Good Samaritan Law NJ
You can offer assistance during emergency situations in New Jersey with the full knowledge that you are protected by the Good Samaritan law. These laws allow bystanders to give first aid or medical assistance or call 911. What this means is that in most situations you cannot be sued for making mistakes while providing assistance to an injured person. However, there are circumstances where a person can be sued for offering assistance. You should contact a lawyer if you were injured by a bystander that is giving you assistance.
Protection For Bystanders Offering Emergency Aid
The Good Samaritan law offers protection for bystanders that provide emergency aid in accidents. It recognizes the fact that it is desirable to encourage bystanders to help accident victims. In some cases aid must be given a few seconds after the injury happens to prevent death. For example, a person who performs CPR in the first few second after a heart attack can greatly increase the chance of the victim to survive. You are protected by the Good Samaritan if:
- You have no medical training
- You are a medical professional that is off duty and offers help in an accident you witness
- Volunteer organizations that provide medical assistance or first aid
However, doctors, nurses or other medical professionals that are being paid for their services are not protected by the Good Samaritan laws.
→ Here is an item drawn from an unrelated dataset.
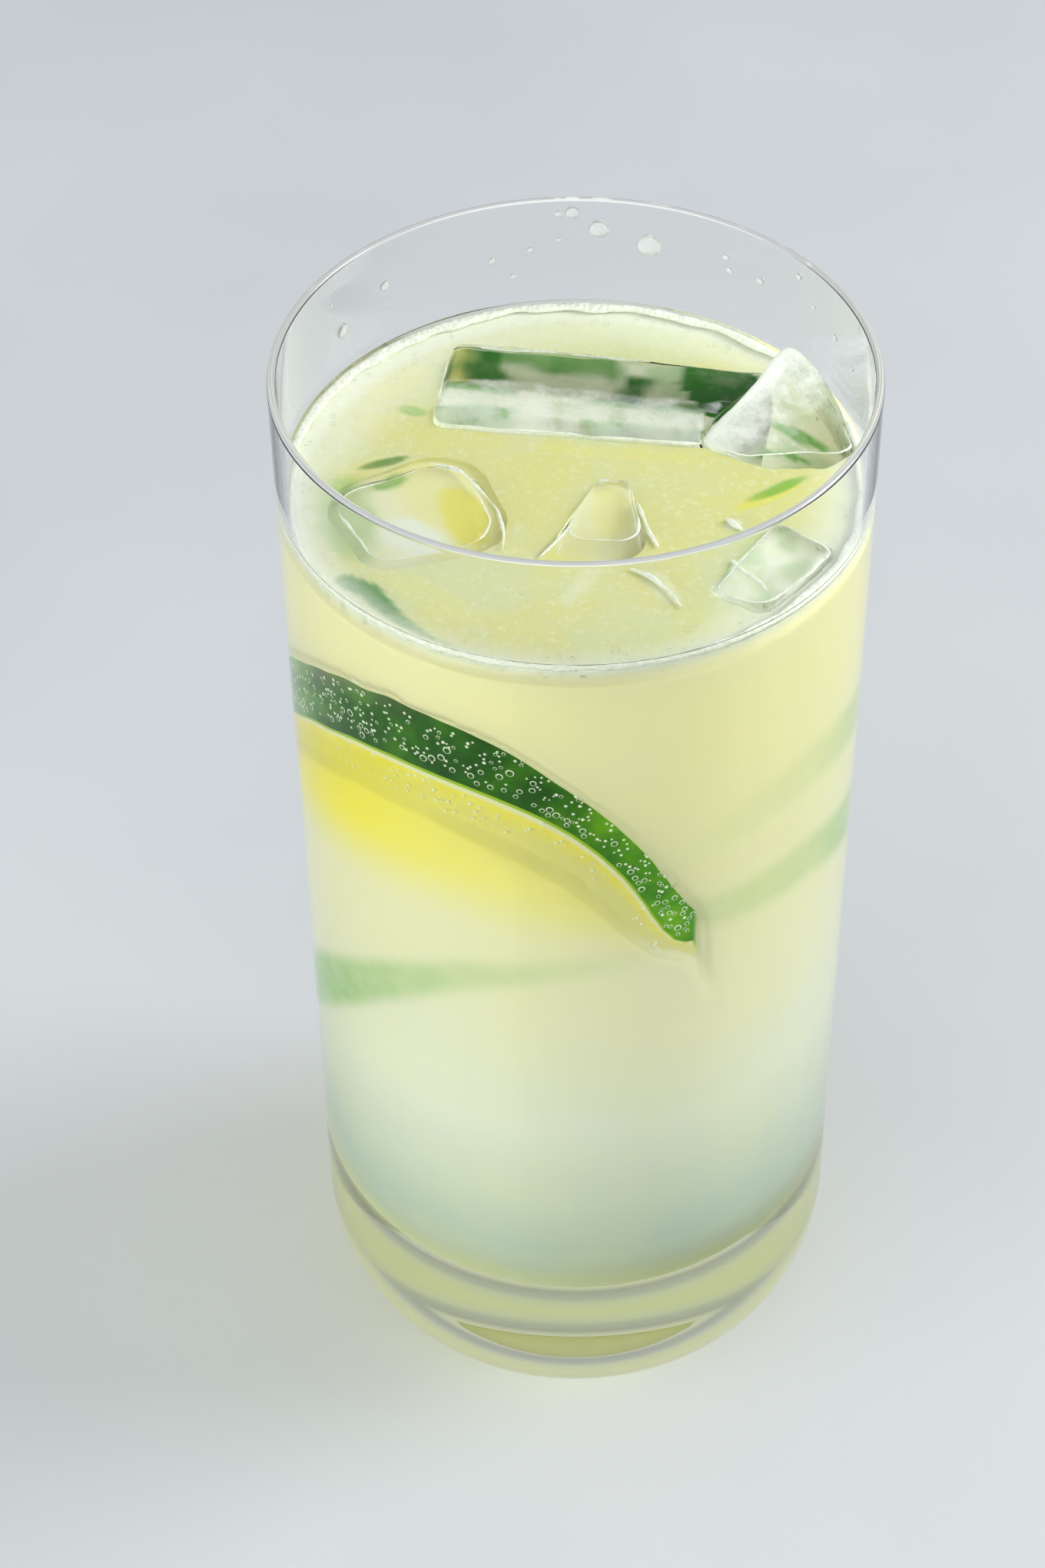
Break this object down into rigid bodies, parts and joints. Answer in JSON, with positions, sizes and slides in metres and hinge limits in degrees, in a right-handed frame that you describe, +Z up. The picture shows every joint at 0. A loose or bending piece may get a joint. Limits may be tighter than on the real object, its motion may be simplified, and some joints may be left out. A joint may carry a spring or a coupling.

In addition, bystanders can be sued for willful, gross, or wanton negligence when providing assistance for accident victims.
Suing A Good Samaritan For Personal Injury
People who do not act in good faith or are negligent when providing aid to injured accident victims are highly likely to cause more injury to the victim. However “good faith” lacks a firm definition and is generally just interpreted as the opposite of bad faith. People who act in bad faith are considered as people who intentionally cause harm or are careless when providing assistance.
That means that a passerby that has no intention to cause harm but ends up harming an accident victim because of carelessness may be sued. For example, only a careless person moves someone who may have gotten internal injuries or broken their bones. However, in dire emergencies such where a car catches fire, moving the injured person is a risk worth taking.
What To Do When Someone Overdoses
The Overdose Prevention Act encourages people to call 911 immediately when someone overdoses. The law actually provides immunity from people who call 911 or seek aid for an overdose victim. You cannot be arrested, charged or prosecuted, or convicted for drug possession or possessing drug paraphernalia when you call 911. This helps prevent deaths from drug overdoses in New Jersey.
What If A Bystander Fails to Help
Bystanders are not required by law to provide aid to people who are injured or are in danger. The Good Samaritan law is only there to encourage bystanders to provide aid. People only have a responsibility to avoid acting in ways that can cause harm to other people. However, if you are a parent, child, employer, employee or guardian of the injured victim or the person in danger, you have a duty to rescue or defend that victim.